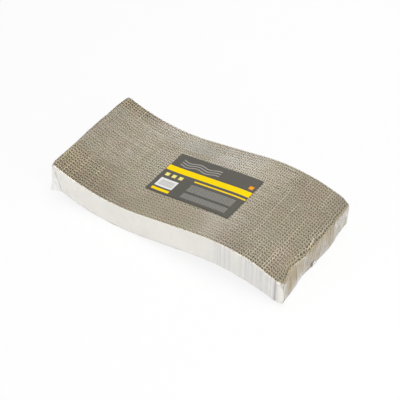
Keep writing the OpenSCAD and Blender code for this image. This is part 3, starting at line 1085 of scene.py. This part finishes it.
# The lights: the direction from the pad, the distance, the length and height, and the power
AIM = Vector((0, 0, 0.04))
SOFTBOXES = (
    ("valley_softbox", (-0.380, 0.714, 0.588), 1.7, (0.85, 0.62), 2.2),
    ("front_softbox", (-0.12, -1.0, 0.2), 1.8, (1.6, 0.6), 13.2),
    ("right_softbox", (0.85, -0.40, 0.75), 1.8, (0.8, 0.8), 7.0),
    ("end_softbox", (1.0, -0.20, 0.12), 1.8, (0.8, 0.5), 6.0),
    ("top_softbox", (0.1, 0.1, 1.0), 1.8, (1.1, 1.1), 16.0),
    ("back_softbox", (-0.1, 1.0, 0.15), 1.8, (1.4, 0.5), 6.0),
)
for light_name, direction, distance, size, power in SOFTBOXES:
    lamp = bpy.data.lights.new(light_name, "AREA")
    lamp.shape = "RECTANGLE"
    lamp.size, lamp.size_y = size
    lamp.energy = power
    softbox = bpy.data.objects.new(light_name, lamp)
    softbox.location = AIM + Vector(direction).normalized() * distance
    softbox.rotation_euler = (AIM - softbox.location).to_track_quat("-Z", "Y").to_euler()
    bpy.context.scene.collection.objects.link(softbox)

# The camera stands to the right of the block's near corner at the high end, up and back from it,
# by these distances in its own directions.
CAMERA_TURN = math.radians(33.76)
CAMERA_RAISE = math.radians(43.85)
CAMERA_ROLL = math.radians(-0.20)
CAMERA_FROM_CORNER = (0.25159, -0.00629, 1.84294)
CAMERA_LENS = 94.73
CAMERA_SENSOR = 36

level_right = Vector((math.cos(CAMERA_TURN), math.sin(CAMERA_TURN), 0))
back = Vector((
    math.sin(CAMERA_TURN) * math.cos(CAMERA_RAISE),
    -math.cos(CAMERA_TURN) * math.cos(CAMERA_RAISE),
    math.sin(CAMERA_RAISE),
))
level_up = back.cross(level_right)
right = level_right * math.cos(CAMERA_ROLL) + level_up * math.sin(CAMERA_ROLL)
up = level_up * math.cos(CAMERA_ROLL) - level_right * math.sin(CAMERA_ROLL)
eye = Vector((high_end_x, -half_width, 0))
for distance, direction in zip(CAMERA_FROM_CORNER, (right, up, back)):
    eye = eye + direction * distance
camera_data = bpy.data.cameras.new("camera")
camera_data.lens = CAMERA_LENS
camera_data.sensor_width = CAMERA_SENSOR
camera = bpy.data.objects.new("camera", camera_data)
camera.matrix_world = Matrix.Translation(eye) @ Matrix((right, up, back)).transposed().to_4x4()
bpy.context.scene.collection.objects.link(camera)
bpy.context.scene.camera = camera
bpy.context.scene.view_settings.view_transform = "Standard"
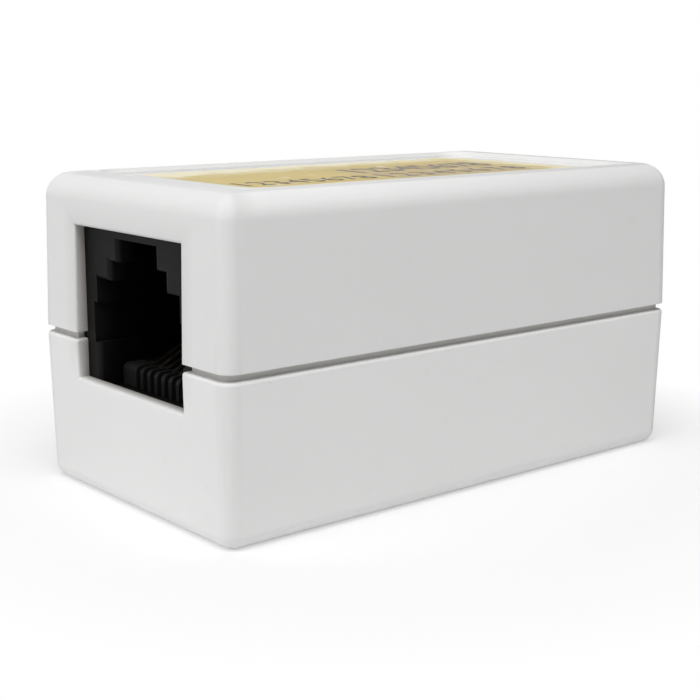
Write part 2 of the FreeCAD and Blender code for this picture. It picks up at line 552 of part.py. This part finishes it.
doc.recompute()
bodies = [thing for thing in doc.Objects if thing.TypeId == "PartDesign::Body"]
faults = [thing.Name for thing in doc.Objects if "Invalid" in thing.State or "Error" in thing.State]
faults += [body.Label for body in bodies if body.Shape.isNull() or not body.Shape.isValid()
           or len(body.Shape.Solids) != 1]
if faults:
    raise RuntimeError("faulty objects: " + ", ".join(faults))
os.makedirs("parts", exist_ok=True)
for body in bodies:
    body.Shape.exportStep("parts/%s.step" % body.Label)
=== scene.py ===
"""Inline coupler for two network plugs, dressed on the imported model: white satin case, gold label
with three rows of contact numbers, black sockets, gilded contacts and the board between them."""
from math import cos, pi, radians, sin
import bpy
import bmesh
from mathutils import Matrix, Vector


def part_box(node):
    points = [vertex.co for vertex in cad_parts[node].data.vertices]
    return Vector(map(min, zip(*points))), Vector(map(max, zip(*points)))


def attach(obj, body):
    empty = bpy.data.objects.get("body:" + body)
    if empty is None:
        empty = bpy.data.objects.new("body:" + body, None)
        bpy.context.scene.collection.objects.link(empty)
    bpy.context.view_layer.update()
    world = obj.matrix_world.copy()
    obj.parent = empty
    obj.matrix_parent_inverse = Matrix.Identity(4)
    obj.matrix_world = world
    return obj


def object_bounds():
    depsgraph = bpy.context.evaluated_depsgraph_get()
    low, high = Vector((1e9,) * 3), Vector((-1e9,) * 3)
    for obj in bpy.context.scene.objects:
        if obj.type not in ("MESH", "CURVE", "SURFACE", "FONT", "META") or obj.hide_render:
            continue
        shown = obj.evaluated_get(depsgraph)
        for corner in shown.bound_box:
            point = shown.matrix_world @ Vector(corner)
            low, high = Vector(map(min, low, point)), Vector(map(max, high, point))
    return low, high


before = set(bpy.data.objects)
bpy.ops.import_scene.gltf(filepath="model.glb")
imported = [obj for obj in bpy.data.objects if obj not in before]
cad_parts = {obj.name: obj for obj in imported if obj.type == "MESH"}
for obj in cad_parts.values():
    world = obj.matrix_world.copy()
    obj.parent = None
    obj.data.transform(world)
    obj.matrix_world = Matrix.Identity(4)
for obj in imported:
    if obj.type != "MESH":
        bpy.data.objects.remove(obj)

cad_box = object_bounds()


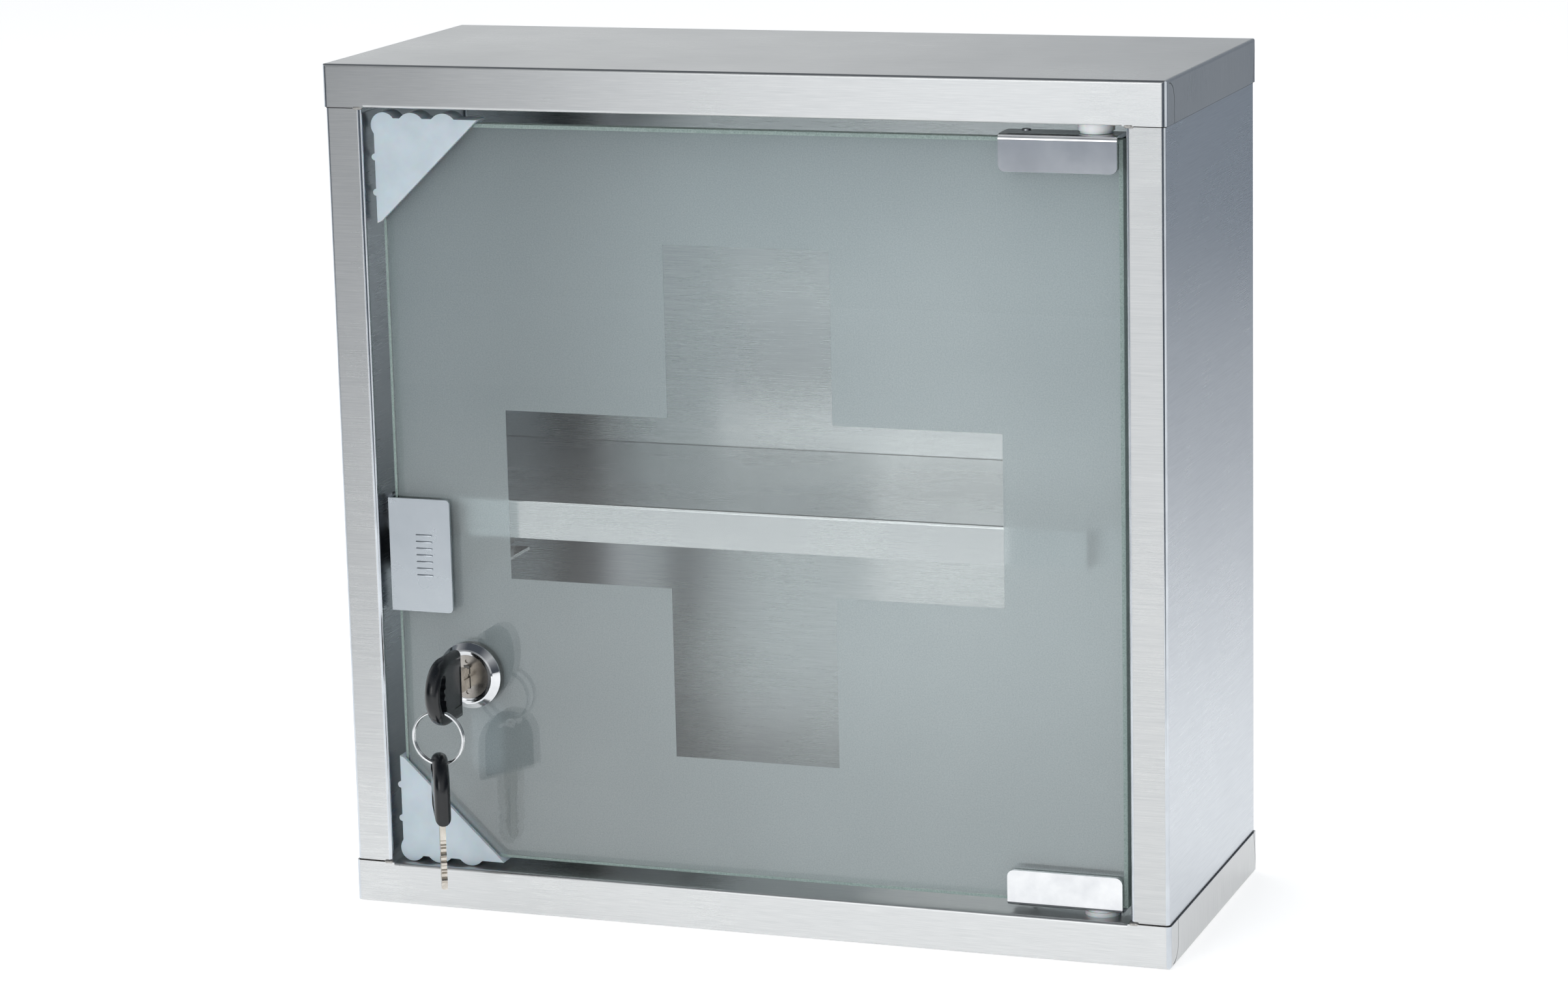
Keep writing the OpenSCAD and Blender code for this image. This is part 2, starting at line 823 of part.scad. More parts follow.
--------
Reproduce exactly the lines from the one containing "obj.parent = empty" through the one containing "low, high = Vector((1e9,)", inclusive, and nothing else.

    obj.parent = empty
    obj.matrix_parent_inverse = Matrix.Identity(4)
    obj.matrix_world = world
    return obj


def object_bounds():
    depsgraph = bpy.context.evaluated_depsgraph_get()
    low, high = Vector((1e9,) * 3), Vector((-1e9,) * 3)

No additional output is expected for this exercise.